Spending a many hours researching and writing about the transition taking place in B2B direct selling, I have found that the value of networking and relationships still remain paramount. More than a few Decembers ago, I remember a specific deal where a relationship of my father-in-law helped me finish the year strongly.
After a promotion to a sales manager for a Manhattan-based team of savvy and seasoned pros, I was faced with a dilemma. My sales team was reluctant to share information about their prospects or bring me in to meet their large prospects. It seemed they were testing their new and young sales manager. At this time, members of my sales team were engaged in a very large sales opportunity at a prominent publishing company. Because of the size of the deal, it had high visibility in my company. My boss repeatedly quizzed me on the status of the prospect. An order here would immediately propel my sales team and me from mediocrity to stardom.
I understood we had a strong support and agreement from within the account. The barrier according to my salespeople was gaining agreement from a tough VP of Finance, a long-term employee who had a reputation akin to “Attila the Hun”. Not only was my team terrified of him, but the account’s employees were as well. Nothing of significance was ever approved without a scrupulous and contentious review by this tyrannical VP. One member of my sales team suggested we wait until he retired.
Over a weekend, my retired father-in-law gave me an encouraging talk on his experiences dealing with tough decision makers. Years earlier as a printing salesman, he sold to the very same publishing company. He talked with great fondness about a print buyer who gave him his largest order. He viewed the order as a reward for persistence and professional selling.

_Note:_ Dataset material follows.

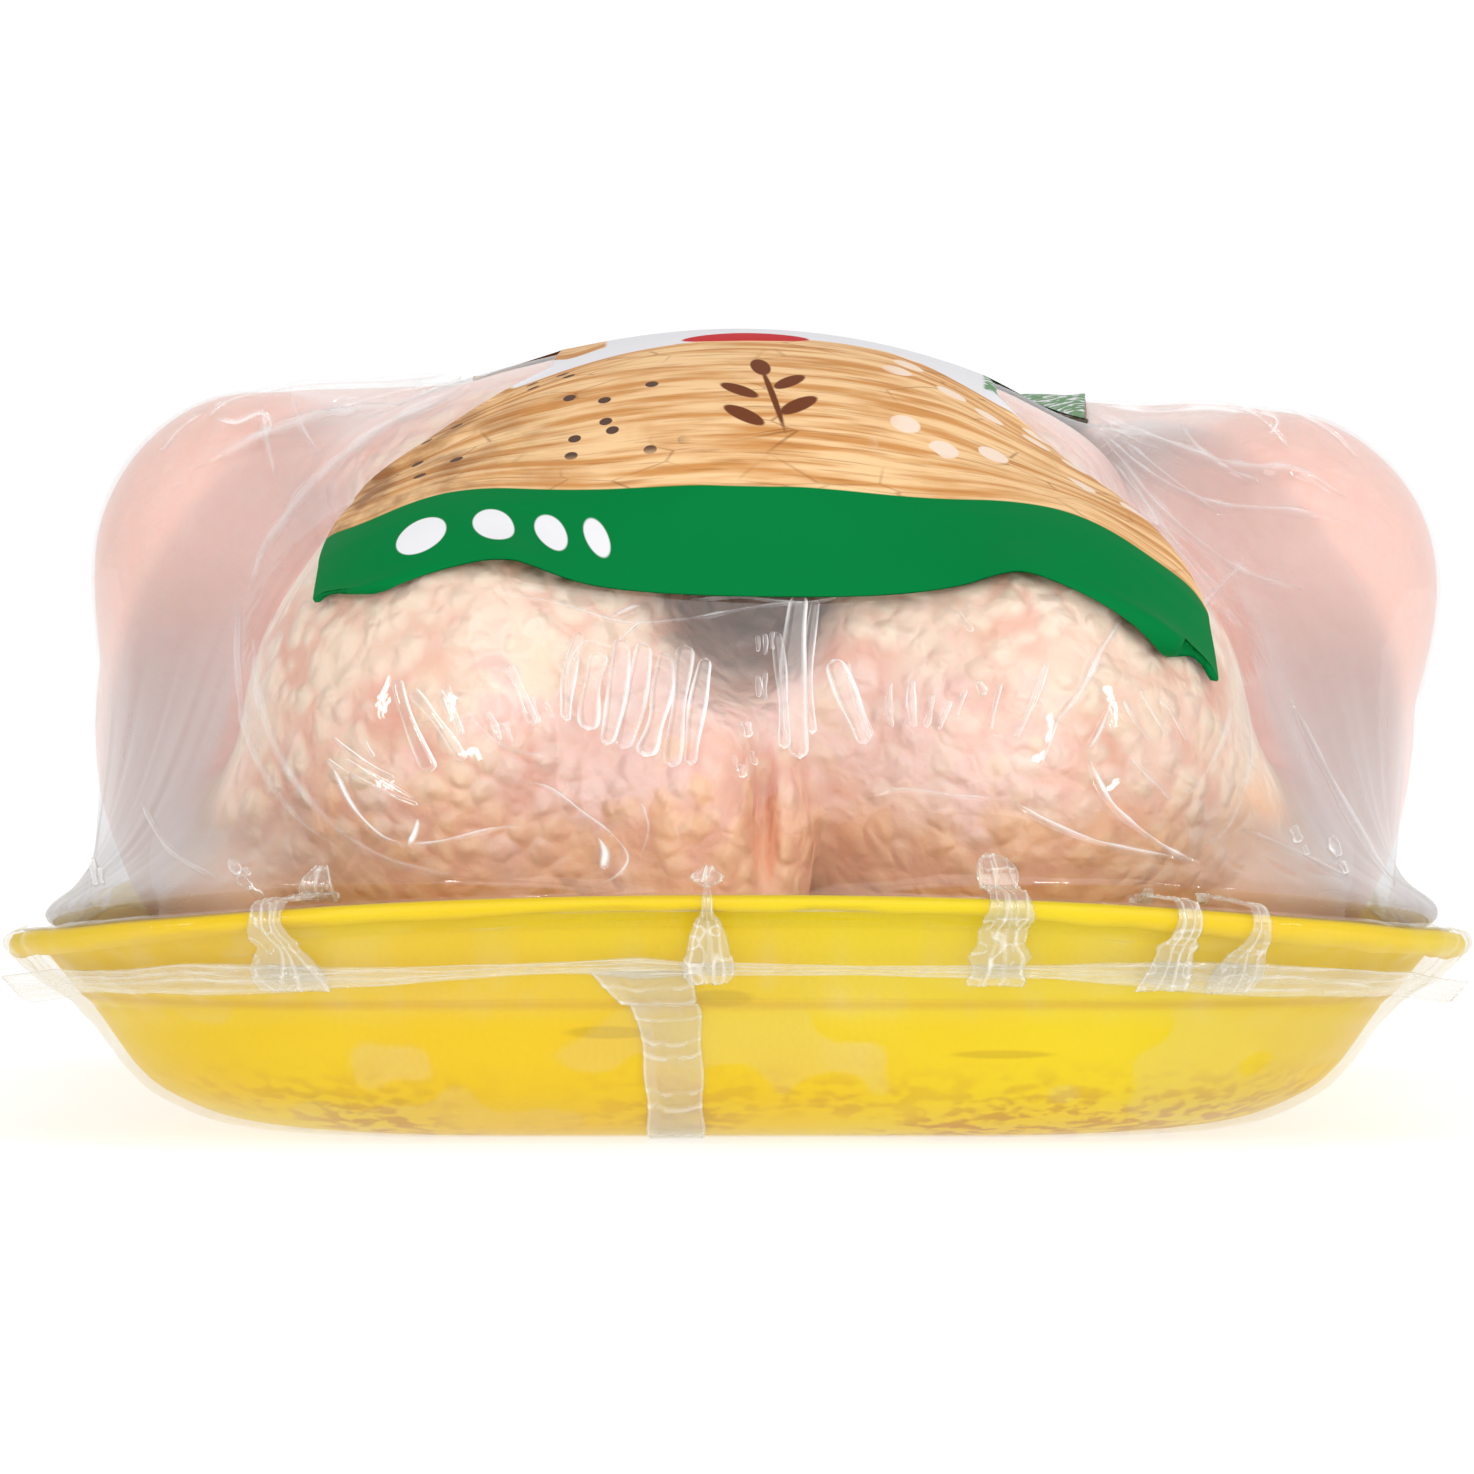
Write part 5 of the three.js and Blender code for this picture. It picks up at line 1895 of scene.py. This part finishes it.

Consequently, the buyer became his friend and they spend many hours together. My father-in-law described the buyer as a “wild man”. After his retirement, he lost track of the buyer. Upon hearing the man’s name, I was excited as I realized that his last name matched my invincible VP of Finance. The first name my father-in-law remembered was a nickname and was not the same as the formal first name we knew. We decided, given the disparity in first name and the apparent difference in personality, the man was probably not our VP of finance.
The year-end approached, we had our final meeting to defend our proposal and close the deal. I forced my reluctant sales team to bring me along. This was my first visit to the account. There wasn’t too much pressure, since no one expected us to win the deal. As I entered the conference room, I took a chance. I whispered my father-in-law’s name in the VP’s ear. The VP smiled broadly. He pulled me from the room and spent the next fifteen minutes asking about his old friend. As we re-entered, the meeting participants were stunned.
Although no one knew how I “broke the ice” with is reluctant buyer, we got the order. My sales team was impressed. I gained their confidence, and the VP and my father-in-law renewed their friendship.
Some things do not change. The value of relationships is very powerful.